The sympathetic nervous system (SNS) plays a pivotal role in both cardiovascular and metabolic regulation. Prospective cohort, offspring and clinical studies indicate that elevated SNS activity is an early pathophysiological phenomenon that predicts future metabolic abnormalities (insulin resistance, hyperglycemia, type 2 diabetes, dyslipidemia and adiposity), increases in blood pressure and cardiovascular risk. In established obesity several factors act in concert to maintain chronic elevation of central sympathetic drive to skeletal muscle, the kidneys and the heart. Primary amongst these are hyperinsulinemia, impaired baroreflex function, sleep apnoea and elevated adipokine levels.
Using the techniques of clinical microneurography to quantify sympathetic nerve firing rate in skeletal muscle vasculature and isotope dilution to estimate total body noradrenaline spillover rate, our group has demonstrated associations between SNS activity and insulin resistance and insulin clearance (inverse) in obese cohorts. Furthermore, insulin resistant obese individuals display blunted postprandial sympathetic response to oral carbohydrate loading compared with age- and body mass index-matched insulin sensitive controls. This is relevant to body weight homeostasis, given that facultative thermogenesis accounts for 3-4% of daily energy expenditure. The sympathetic neural signal is also modified by the rate of removal of noradrenaline from the neuroeffector junction and plasma compartment. We recently reported reduced plasma noradrenaline clearance in obese treatment naïve type 2 diabetic patients compared with controls with impaired glucose tolerance. This was attributed to reduced peripheral noradrenaline transporter (NET) expression, and haemoglobin A1C was an independent inverse predictor of NET levels.

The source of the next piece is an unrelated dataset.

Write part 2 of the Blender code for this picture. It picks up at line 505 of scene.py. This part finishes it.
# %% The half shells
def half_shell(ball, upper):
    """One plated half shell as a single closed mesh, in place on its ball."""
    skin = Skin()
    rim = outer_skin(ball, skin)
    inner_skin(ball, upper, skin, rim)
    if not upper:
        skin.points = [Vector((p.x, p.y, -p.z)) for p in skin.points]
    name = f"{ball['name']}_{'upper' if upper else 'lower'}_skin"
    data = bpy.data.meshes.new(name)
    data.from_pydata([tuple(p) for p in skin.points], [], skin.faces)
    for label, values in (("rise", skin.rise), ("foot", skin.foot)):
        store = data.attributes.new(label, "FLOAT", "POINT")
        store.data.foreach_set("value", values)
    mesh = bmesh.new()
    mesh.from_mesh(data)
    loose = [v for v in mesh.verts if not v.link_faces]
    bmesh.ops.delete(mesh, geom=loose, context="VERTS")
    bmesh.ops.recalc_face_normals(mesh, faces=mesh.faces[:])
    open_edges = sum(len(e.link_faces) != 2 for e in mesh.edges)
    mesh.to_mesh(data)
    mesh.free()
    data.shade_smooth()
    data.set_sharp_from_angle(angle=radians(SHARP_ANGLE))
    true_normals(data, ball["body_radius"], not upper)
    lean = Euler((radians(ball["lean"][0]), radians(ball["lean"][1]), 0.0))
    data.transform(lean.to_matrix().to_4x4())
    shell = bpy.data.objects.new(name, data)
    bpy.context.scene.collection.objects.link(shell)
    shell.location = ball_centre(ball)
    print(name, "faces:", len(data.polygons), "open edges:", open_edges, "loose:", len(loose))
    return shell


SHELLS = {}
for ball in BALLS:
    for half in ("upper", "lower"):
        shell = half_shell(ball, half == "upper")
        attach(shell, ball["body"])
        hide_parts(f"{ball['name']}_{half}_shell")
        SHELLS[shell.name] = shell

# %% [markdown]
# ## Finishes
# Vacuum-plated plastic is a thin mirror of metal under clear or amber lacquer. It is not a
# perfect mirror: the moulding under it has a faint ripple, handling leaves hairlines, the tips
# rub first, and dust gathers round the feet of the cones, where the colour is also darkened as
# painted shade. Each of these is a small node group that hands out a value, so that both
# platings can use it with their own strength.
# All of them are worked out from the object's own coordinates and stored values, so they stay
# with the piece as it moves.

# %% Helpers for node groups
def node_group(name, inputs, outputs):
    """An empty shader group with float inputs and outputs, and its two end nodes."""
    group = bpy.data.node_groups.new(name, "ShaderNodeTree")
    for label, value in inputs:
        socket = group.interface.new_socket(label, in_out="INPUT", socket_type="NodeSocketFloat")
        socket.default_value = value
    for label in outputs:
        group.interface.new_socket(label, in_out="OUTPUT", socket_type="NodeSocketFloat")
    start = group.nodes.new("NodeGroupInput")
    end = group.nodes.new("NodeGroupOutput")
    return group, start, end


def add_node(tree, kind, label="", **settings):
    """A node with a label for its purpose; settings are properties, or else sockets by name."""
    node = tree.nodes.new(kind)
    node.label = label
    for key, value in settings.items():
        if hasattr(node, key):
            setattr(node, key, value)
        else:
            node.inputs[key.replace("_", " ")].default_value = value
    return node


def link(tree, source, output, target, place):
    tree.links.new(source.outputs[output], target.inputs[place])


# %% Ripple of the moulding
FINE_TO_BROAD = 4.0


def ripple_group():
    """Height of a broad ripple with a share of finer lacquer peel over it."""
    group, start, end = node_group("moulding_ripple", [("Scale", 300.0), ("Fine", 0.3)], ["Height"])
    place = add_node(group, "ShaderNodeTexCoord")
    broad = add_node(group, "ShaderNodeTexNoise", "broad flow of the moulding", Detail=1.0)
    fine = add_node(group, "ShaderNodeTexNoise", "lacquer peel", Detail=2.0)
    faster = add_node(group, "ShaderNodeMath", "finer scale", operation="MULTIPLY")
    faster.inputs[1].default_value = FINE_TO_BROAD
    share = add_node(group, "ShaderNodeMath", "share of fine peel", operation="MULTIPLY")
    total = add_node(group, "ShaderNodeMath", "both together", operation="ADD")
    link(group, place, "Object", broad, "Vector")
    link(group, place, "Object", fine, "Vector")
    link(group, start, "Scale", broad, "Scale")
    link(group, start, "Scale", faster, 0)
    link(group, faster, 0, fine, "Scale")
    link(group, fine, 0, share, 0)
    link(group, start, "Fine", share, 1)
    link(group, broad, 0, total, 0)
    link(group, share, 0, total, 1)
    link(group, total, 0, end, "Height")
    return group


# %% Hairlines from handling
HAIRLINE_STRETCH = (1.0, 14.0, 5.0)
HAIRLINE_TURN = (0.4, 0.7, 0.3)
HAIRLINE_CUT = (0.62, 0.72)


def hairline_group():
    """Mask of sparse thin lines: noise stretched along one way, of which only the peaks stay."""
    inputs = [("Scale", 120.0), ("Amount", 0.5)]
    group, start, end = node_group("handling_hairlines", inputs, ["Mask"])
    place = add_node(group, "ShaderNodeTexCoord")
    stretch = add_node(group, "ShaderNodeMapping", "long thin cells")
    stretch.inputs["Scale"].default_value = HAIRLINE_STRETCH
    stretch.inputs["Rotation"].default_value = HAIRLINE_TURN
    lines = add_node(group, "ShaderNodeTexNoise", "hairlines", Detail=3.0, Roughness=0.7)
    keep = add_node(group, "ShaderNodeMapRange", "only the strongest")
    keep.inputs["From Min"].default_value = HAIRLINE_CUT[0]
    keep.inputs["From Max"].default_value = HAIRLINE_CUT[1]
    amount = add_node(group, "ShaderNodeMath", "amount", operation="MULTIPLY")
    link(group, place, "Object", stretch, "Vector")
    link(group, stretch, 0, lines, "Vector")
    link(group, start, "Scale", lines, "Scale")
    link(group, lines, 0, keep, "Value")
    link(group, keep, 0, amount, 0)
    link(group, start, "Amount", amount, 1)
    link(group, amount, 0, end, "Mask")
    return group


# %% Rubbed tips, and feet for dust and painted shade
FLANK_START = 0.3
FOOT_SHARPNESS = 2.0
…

Weight loss and exercise are first line treatments for the metabolic syndrome that elicit sympathoinhibitory effects and reverse blunted postprandial sympathetic response in insulin resistant states. The magnitude of sympathoinhibition is greatest in hyperinsulinemic subjects. Insulin-sensitizing, oral hypoglycemic and sympathomoderating drugs may offer other approaches to modify sympathetic drive and protect against target organ damage and metabolic derangement.